The fact that “we can certainly conceive of a world where humans are nothing more than mere animals, reacting on the basis of instinct alone” does not demonstrate that the action axiom is empirical. Eric is confusing two dimensions here – the metaphysical one (necessary vs contingent) and the epistemological one (a priori vs a posteriori). While he is right in saying that the applicability of the action axiom is not necessary (i.e., true in all possible worlds), he is wrong in suggesting that its truth is known a posteriori, unless he wants to define introspection as empirical in some broader sense which includes internal experiences (which is what Rothbard did). If we are to remain faithful to the Kantian/Misesian terminology, however, the action axiom must be thought of as a contingent a priori truth, similar to, say, the Cartesian cogito.

Also, the broad observational statements about the nature of economic agents and their condition in our world, such as the existence of scarcity, hetereogeneity of resources and skills, the existence of as yet unsatisfied preferences, etc., while certainly empirical in nature, are nonetheless not testable/falsifiable in the positivistic sense, since their truth is established by the mere perceptual contact with the empirical reality of our world, rather than by the experimental search for evidence for the previously formulated hypotheses (in fact, the formulation of any testable hypothesis presupposes the truth of these general observational statements). Hence, the fact that the Austrian economic theory relies on them to establish its relevance to empirical reality does not in any sense and in any degree commit it to the positivist programme of hypotheses testing.

Finally, towards the end of his second post Eric makes quite a strong, but rather unsubstantiated point that seems to be independent of his previous critical remarks. He says the following: “Simply because actors prefer what satisfies them more over what satisfies them less, does not mean that each unit of a good that they use will give them less satisfaction than the previous one. It is all the more outrageous to believe that such things as the time-preference theory of interest or Austrian business cycle theory follow logically from simply the principle of human action”. If what he says here is that the above implications and derivations need not hold in view of various potentially intervening thymological contingencies associated with the lack of preference constancy over time, the role of expectations coordination, etc., then he does not mount any logical argument against the Austrian economic theory and its methodology. If, on the other hand, his suggestion is that these implications and derivations need not hold even assuming the relevant thymological ceteris paribus conditions, then I think his claim is clearly wrong, but since it is not supported by any identifiable logical justification, it is difficult to determine what deductive mistake or misunderstanding led to it.

Action implies the preference for sooner over later (since the opposite preference would lead to permanent inaction), and the preference for sooner over later implies that sacrificing the consumption of a certain quantity of present goods can be meaningfully engaged in only in exchange for receiving a larger quantity of future goods (even if the latter are to be goods of a purely immaterial nature, such as the psychological satisfaction of offering one’s friend a gift of interest). Hence, the action axiom implies the time-preference theory of interest.

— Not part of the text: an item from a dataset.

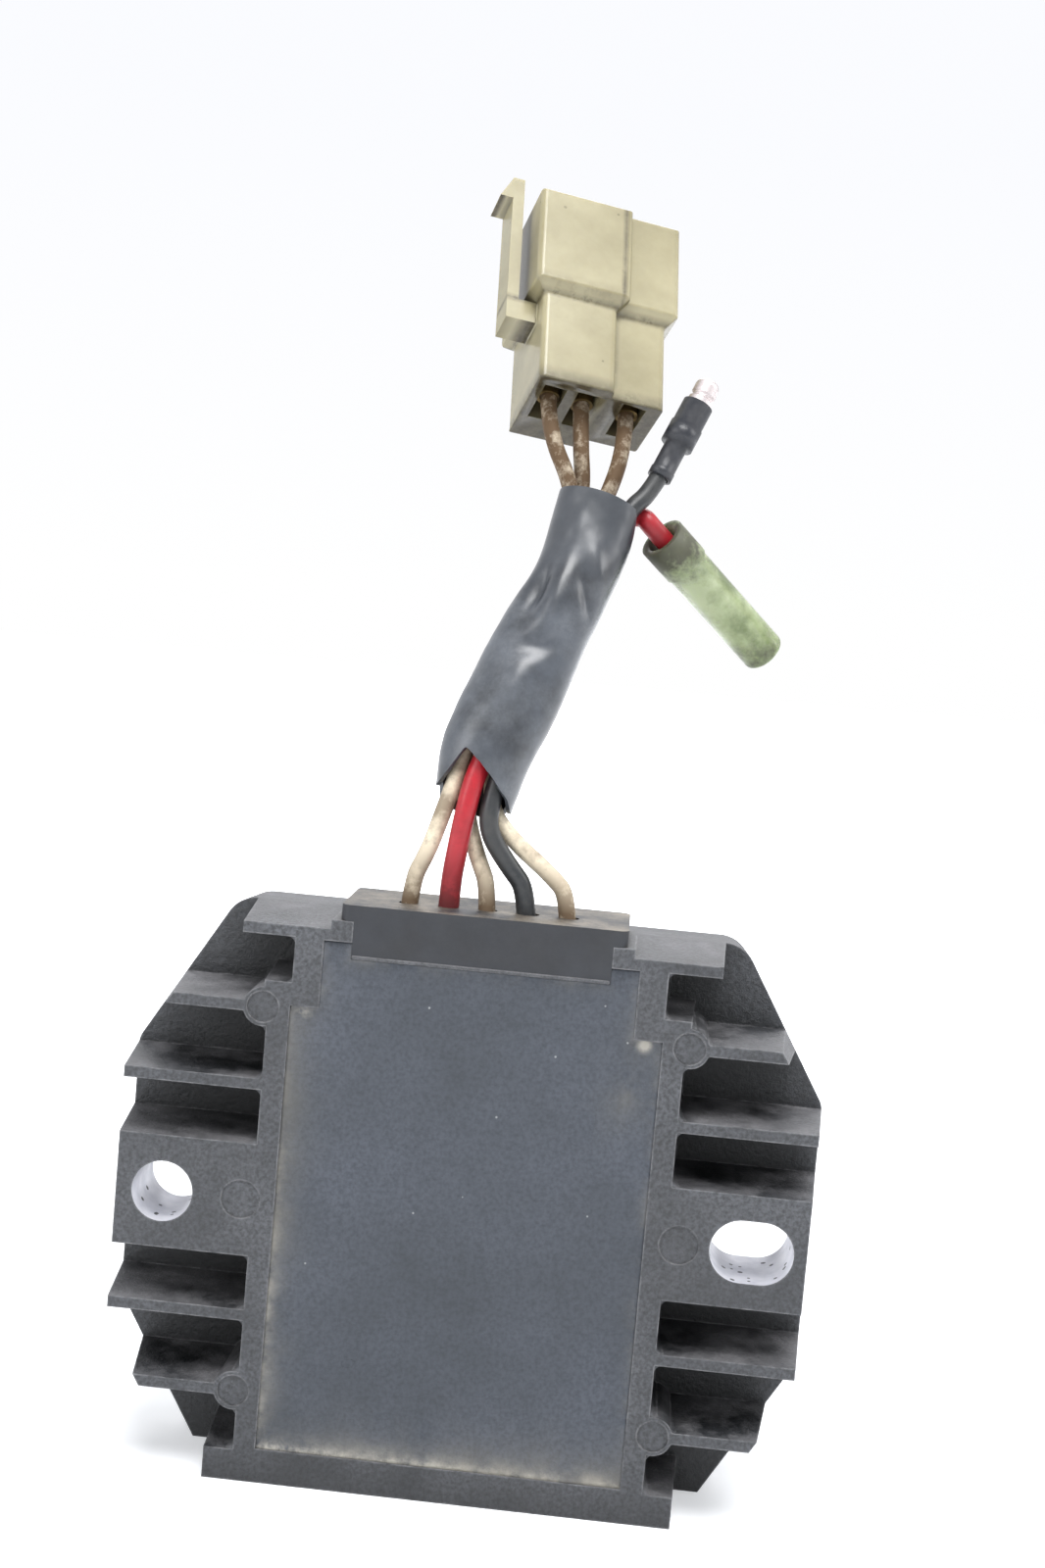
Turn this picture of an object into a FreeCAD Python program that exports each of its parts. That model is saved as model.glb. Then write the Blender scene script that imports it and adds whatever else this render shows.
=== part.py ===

Action also implies the preference for higher ranked wants over lower ranked wants. Thus, the utilization of the second unit of a supply of equally serviceable means has to be associated with the satisfaction of a want that is ranked lower than the one for whose satisfaction the first unit of the supply in question was utilized. Given a sufficient degree of preference constancy over time, suggesting anything else would not make logical sense (it would imply either that satisfying lower ranked wants gives the agent as much utility as satisfying higher ranked wants, or, even more absurdly, that satisfying lower ranked wants gives the agent more utility than satisfying higher ranked wants). Hence, the action axiom implies the law of diminishing marginal utility.

The reason why the logic of the above chains of deduction does not convince Eric is nowhere to be found in his two posts.